What is our context?  It is whatever we choose to create.  We do not have to settle for what we’ve got.  We have been given everything we need by God to make whatever we most desire.  The fact that congregations aren’t centers for spiritual transformation is a reflection of our true values, but it doesn’t have to be this way.  We can become whatever we believe God wants us to be.  We are not limited by our resources, but by our imaginations.  A key function of leadership is to close the gap between what we are and what we know we should be.  We need ideals to shoot for — to give us goals and objectives that lift us from what “is” into the fullness of what “could be.”

9 replies

  1. I agree with everything Dan has said here, including noting that he and I define the “isness” of congregations differently. His approach is Platonic, identifying some sort of ideal that might be incarnated. Mine is more Aristotelian, identifying the actual manifestations and then seeking to incarnate a fuller vision out from there, recognizing that different forms/formats of community can accomplish different parts of this vision better than others.

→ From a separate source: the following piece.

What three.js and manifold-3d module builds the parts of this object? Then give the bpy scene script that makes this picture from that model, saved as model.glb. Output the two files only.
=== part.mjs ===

    There are no magic formulas. There are few interchangeable parts. There is no “plug and play.” USB is for certain kinds of machines, not human communities. Mission (living as and making disciples of Jesus Christ for the transformation of the world) IN context (incarnation where we are) is what it has to be about.

    My world religions prof in seminary had a different word for “contextistentialism”: “retranspositionalization.” For him, what was essential in getting at gospel living was somehow being able to take on no the “bird’s eye view” (which underwrites so many of the plug and play, one size fits all schemes) but “the worm’s eye view.”